Justice Barrett on balancing family and court duties, grappling with sudden fame and being ‘just Amy’

“It just happened very quickly,” Barrett told an audience in California, reminiscing about her 2020 experience, which was rushed by Republicans because of the coming presidential election. She noted that her hearings had occurred on a “compressed timeline” and said she “was scrambling” to set up chambers, prepare for oral arguments and read briefs. Asked if she would have advice to give a new justice, Barrett said — without referring to Jackson directly — that a new justice is likely to start hearing cases in October, which will offer some lead time over the summer months and ease “the shift” into becoming a public figure; a transition she suggested was not easy.
If confirmed, Jackson will take the seat of Justice Stephen Breyer, who is expected to step down at the end of the term sometime in late June or early July. Barrett will also relinquish her seat as the court’s most junior justice to Jackson.
The event at the Ronald Reagan Presidential Library in Simi Valley, California, marked the third known speaking event Barrett has had since her confirmation in October 2020. She appeared at her alma mater Notre Dame Law School in February, and she gave a talk at the University of Louisville’s McConnell Center in 2021. “My goal today is to convince you that this court is not comprised of a bunch of partisan hacks,” she said then, according to the Louisville Courier Journal.
During a wide-ranging discussion Monday with Frederick J. Ryan Jr., chairman of the Board of Trustees of the Ronald Reagan Presidential Library Foundation, Barrett also told a story of how back in 2018, when she was under consideration for the court after Justice Anthony Kennedy retired, she jumped over a fence surrounding her church to evade news photographers attempting to get a picture of her outside the church.

“I faced a choice: I could either hop the fence or go out the front and give them the satisfaction of the picture,” she said.

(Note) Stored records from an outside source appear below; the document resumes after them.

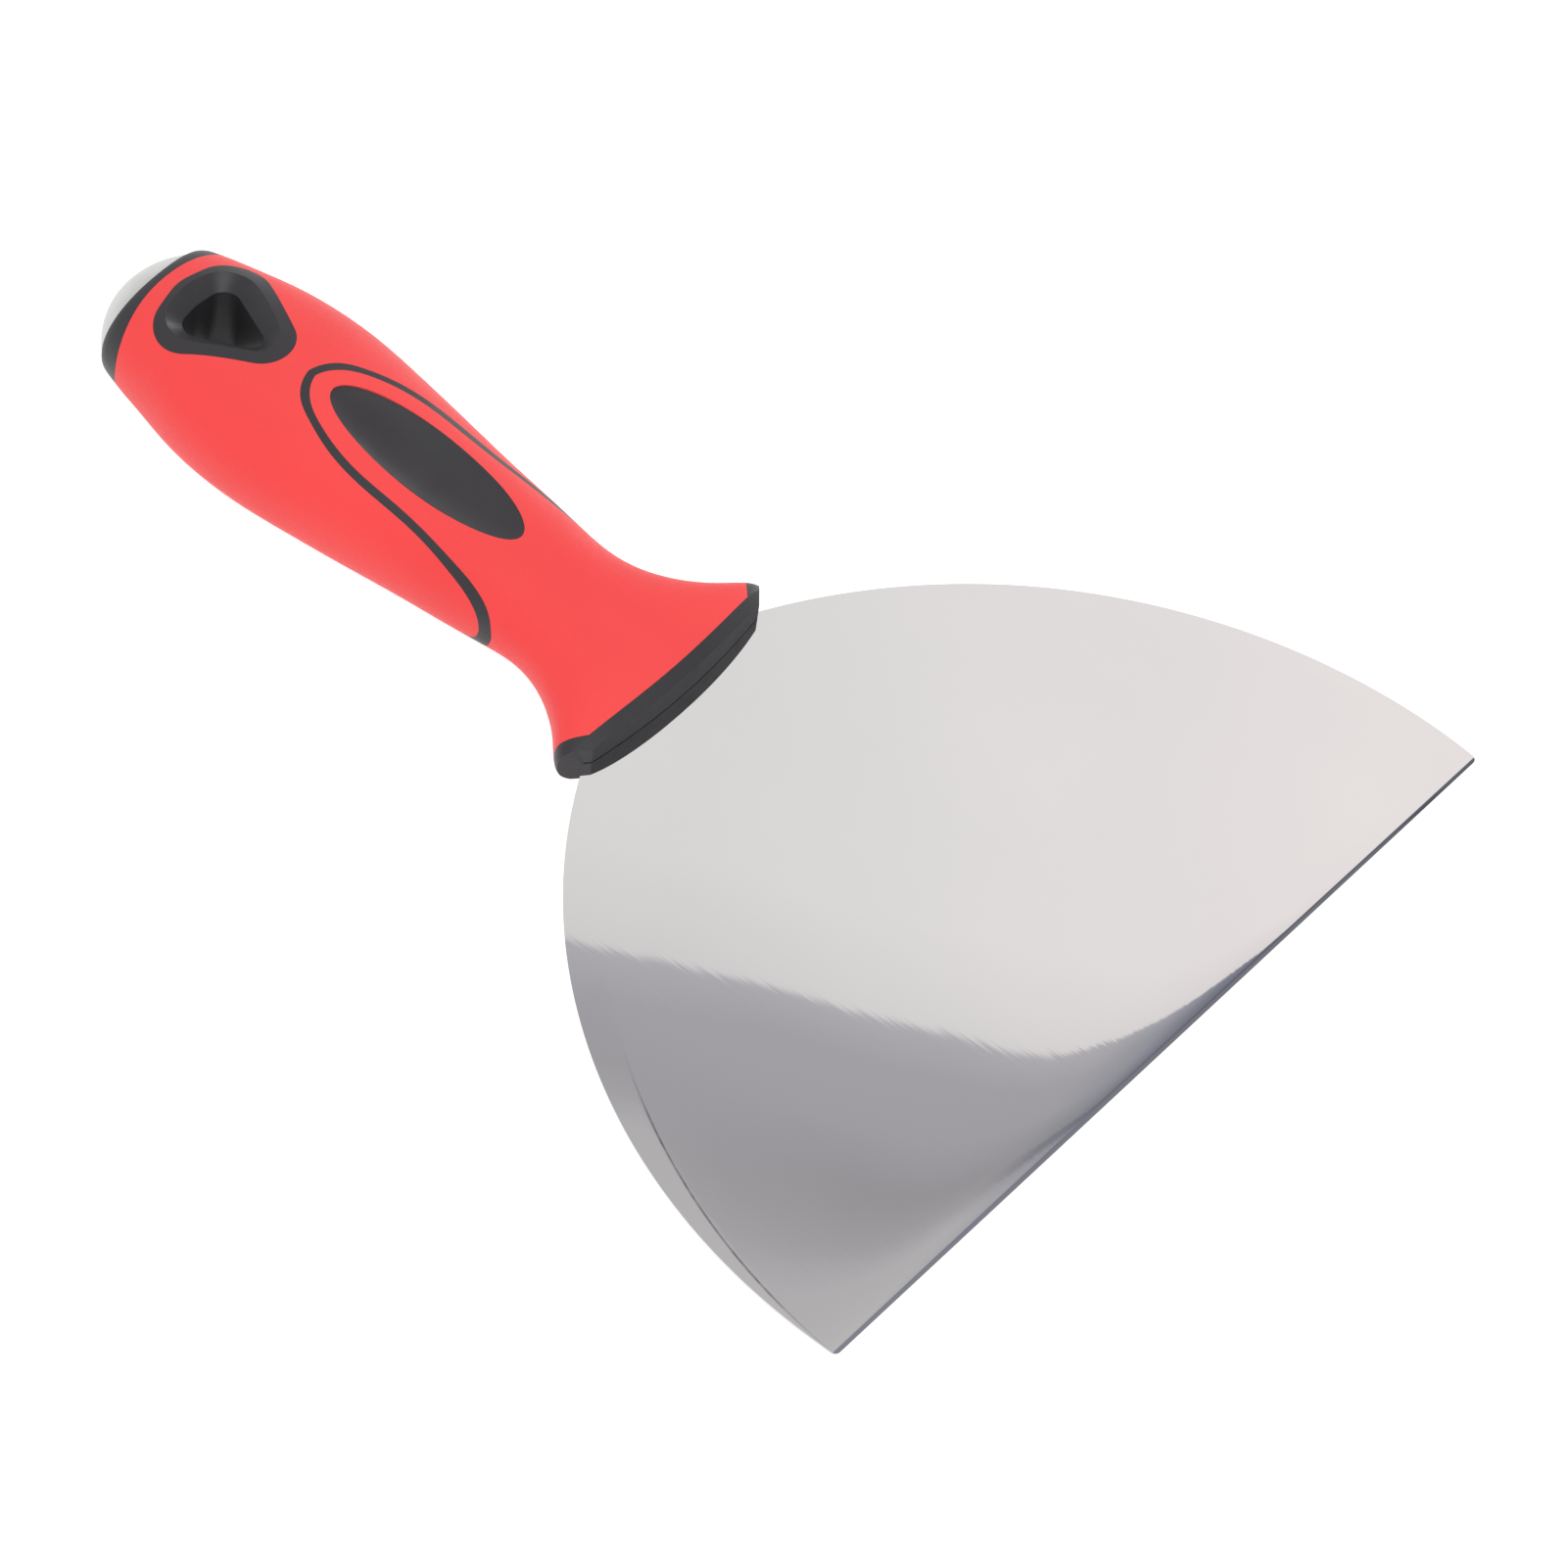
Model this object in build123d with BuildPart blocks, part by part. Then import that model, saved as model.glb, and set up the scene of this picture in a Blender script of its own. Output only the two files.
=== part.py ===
from build123d import *
import os
from math import cos, pi, radians, sin, sqrt, tan

# Flexible putty knife, millimetres.
# +X runs along the tool from the handle to the blade's front edge, +Y across it,
# +Z up out of the blade's face.  The origin is the centre of the bounding box,
# on the blade's mid-plane, so the tool is symmetric about Y = 0 and Z = 0.

# ---- driving dimensions --------------------------------------------------
total_length = 206.0
blade_width = 150.0
steel_thickness = 0.6

front_x = total_length / 2
butt_x = -total_length / 2

# Blade: two big arcs widen it from the handle to the straight front edge.
side_radius = 100.0
side_centre_setback = 6.4      # arc centres lie this far behind the front edge
blade_exposed = 93.55          # front edge to the handle's mouth, on the centre line
edge_bevel_length = 1.2
edge_bevel_height = 0.2
flex_gap = 0.4                 # room for the flex hinge between tang and blade

# Handle mouth: a convex front face between two slanted corners, with a bevel
# that widens towards the handle's surface.
mouth_x = front_x - blade_exposed
mouth_radius = 122.0
mouth_half_width = 19.1
mouth_corner_angle = 50.0      # degrees, from the -X direction
mouth_face_half_width = 21.2
mouth_face_half_height = 5.0
mouth_face_power = 2.2
mouth_bevel_angle = 33.3       # degrees, from the -X direction
mouth_bevel_depth = 6.0        # more than the bevel's reach behind the mouth
slot_clearance = 0.12
slot_relief_depth = 2.0

# Handle: super-ellipse sections (x, half width, half height, power).
handle_stations = [
    (-97.2, 12.2, 8.4, 2.3),
    (-96.2, 12.8, 8.85, 2.3),
    (-95.0, 13.15, 9.2, 2.3),
    (-92.0, 13.9, 9.9, 2.3),
    (-88.0, 14.7, 10.8, 2.3),
    (-82.0, 16.1, 11.5, 2.3),
    (-74.0, 17.3, 11.6, 2.3),
    (-65.0, 17.3, 11.6, 2.3),
    (-56.0, 16.2, 11.7, 2.3),
    (-46.0, 14.85, 11.3, 2.3),
    (-36.0, 13.5, 10.6, 2.3),
    (-27.0, 12.6, 9.75, 2.3),
    (-21.0, 12.05, 8.8, 2.3),
    (-15.0, 11.8, 7.7, 2.3),
    (-9.0, 13.1, 6.85, 2.35),
    (-3.0, 16.4, 6.5, 2.45),
    (0.0, 18.9, 6.35, 2.55),
    (2.5, 21.5, 6.25, 2.65),
    (5.0, 23.2, 6.2, 2.7),
    (11.0, 23.2, 6.2, 2.7),
]
section_points = 7             # points on a quarter of a section
skin_thickness = 2.0           # soft red skin over the hard core

# Where the red skin stops: behind the mouth, and in front of the butt.
collar_depth = 1.9             # black band behind the mouth, on the centre line
collar_corner = (6.2, 18.2)
collar_side = (2.3, 22.5)
band_x = -95.7                 # front of the butt's black band, on the centre line
band_radius = 37.0

# Black U-shaped line, one quarter of it.  It is drawn on the diagonal plane
# that faces the handle's upper right quarter: x along the tool, s around it.
line_rear_edge = [(-66.6, -14.0), (-66.6, -11.0), (-66.6, -8.2), (-64.6, -5.1), (-60.6, -3.05),
                  (-55.5, -1.3), (-48.9, 0.1), (-41.0, 0.85), (-34.5, 1.7), (-28.0, 3.35),
                  (-23.4, 5.15), (-21.1, 7.2), (-20.6, 9.5), (-20.6, 14.0)]
line_front_edge = [(-65.2, -14.0), (-65.2, -11.0), (-65.2, -8.2), (-62.9, -5.4), (-59.2, -3.65),
                   (-54.4, -2.2), (-48.5, -1.1), (-41.0, -0.45), (-34.5, 0.4), (-28.5, 1.6),
                   (-22.7, 3.3), (-19.4, 5.7), (-18.2, 9.0), (-18.2, 14.0)]

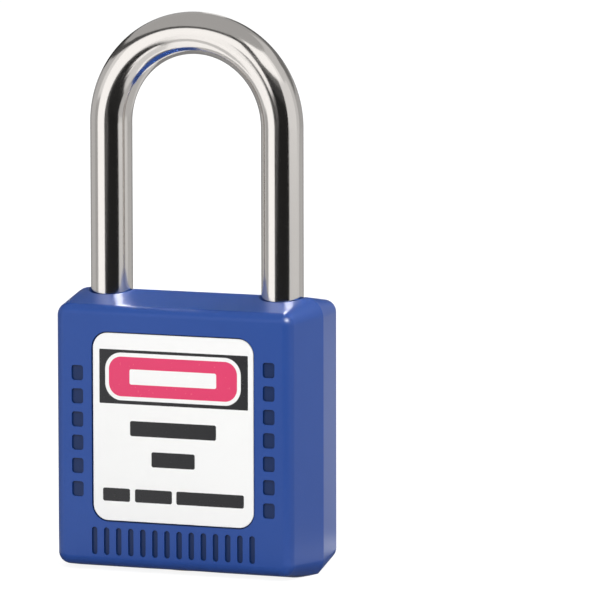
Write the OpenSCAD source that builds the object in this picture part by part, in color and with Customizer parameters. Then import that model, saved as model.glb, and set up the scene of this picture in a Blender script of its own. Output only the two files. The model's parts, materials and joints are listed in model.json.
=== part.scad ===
// Lockout padlock with a moulded body, a steel shackle and a pin tumbler cylinder.
// It stands on its foot, closed but released: the plug is turned so that the balls are drawn in.
// The origin is the middle of the foot. X runs across the front face, Y to the back, Z up.
// All lengths are in millimetres.

/* [Body] */
// Width of the flat front and back faces
face_w = 38.3; // [37.6:0.1:42]
// Height of the flat front and back faces
face_h = 39.7; // [38.6:0.1:44]
// Thickness from the front face to the back face
body_t = 19.6; // [18.8:0.1:23]
// How far each side swells out at the middle of the thickness
side_swell = 1.25; // [0.6:0.05:2.4]
// How far the top rises from the faces to its ridge
top_rise = 1.35; // [0.8:0.05:2.4]
// How far the underside bulges below the faces before the foot is cut flat
foot_bulge = 1.6; // [1.1:0.05:2.2]
// Height of the lower edge of the faces above the ground
foot_lift = 0.76; // [0.4:0.02:0.96]
// Rounding of the edges of the front and back faces
edge_r = 1.6; // [1.2:0.05:1.75]
// Corner radius of the front and back faces
face_r = 1.9; // [1.8:0.05:2.4]
// Corner radius of the outline at the middle of the thickness
rim_r = 3.1; // [2.4:0.1:3.8]
// Rounding of the ridge that runs round the middle of the thickness
ridge_r = 0.9; // [0.5:0.05:1.1]

/* [Front face] */
// Width of the label
label_w = 25.9; // [24:0.1:26.5]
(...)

After she was ultimately confirmed to take the seat of the late Justice Ruth Bader Ginsburg, her first congratulatory calls came from Chief Justice John Roberts and Justice Sonia Sotomayor, she said.

Ryan asked Barrett about her life balance — juggling her job, marriage and seven children. She said that she and her husband, Jesse, face the same challenges as other couples “who are both working and have children at home.” She said they have shared child care duties and spread themselves thin at times throughout their marriage. She noted that as her husband is also a lawyer, they are very careful to avoid professional conflicts.

“It is something that we are very conscious of and very careful about,” she said.

That prompted Ryan to ask her if there should be court guidelines on what “working spouses should and should not do.”

“I don’t think most spouses would be very happy about those guidelines,” she responded. “Certainly when I try to give my husband guidelines about what to do or not to do in the house, even, that does not go over very well,” she said to laughter.

The question and Barrett’s answer were specific to her situation, but they came as Justice Clarence Thomas and his wife, Virginia “Ginni” Thomas, a conservative activist, have dominated the news cycle since reports surfaced that the House select committee investigating the January 6, 2021, riot at the US Capitol has in its possession more than two dozen text messages between Ginni Thomas and former Trump White House chief of staff Mark Meadows. The messages, according to sources, were exchanged between early November 2020 and mid-January 2021. Reviewed by CNN, they show Ginni Thomas pleading with Meadows to continue to fight to overturn the election results.
The revelation of text messages between Thomas and Meadows, both allies of former President Donald Trump, comes as progressives and some legal ethics experts see her activism as a potential conflict of interest for Clarence Thomas’ work on some Supreme Court cases.

Barrett was not asked about the controversy Monday night. She did confirm that she is writing a book, and her talk was briefly interrupted by a protester. “As a mother I am used to distractions and sometimes outbursts,” she joked.

She seemed to discourage the idea of cameras in the Supreme Court chamber, remarking that “people don’t behave the same when they know there is a camera present.”

“Cameras are a uniquely tricky issue,” she said.

She reminisced about her days living in Indiana before her nomination, where she was a law professor and later a federal appellate judge. She said she treasured her long-standing friends, “to whom I am just Amy.”

Many Democrats are still furious that Republicans pushed Barrett’s confirmation through on an expedited time frame close to the 2020 presidential election after having blocked hearings for then-President Barack Obama’s nominee Merrick Garland early in 2016 — citing the upcoming presidential election. Barrett, in replacing liberal icon Ginsburg, solidified the court’s conservative majority.

Monday’s speaking event came during a brief recess in the high court’s term, as the justices are mulling major disputes including a challenge to Roe v. Wade as well as a major Second Amendment case.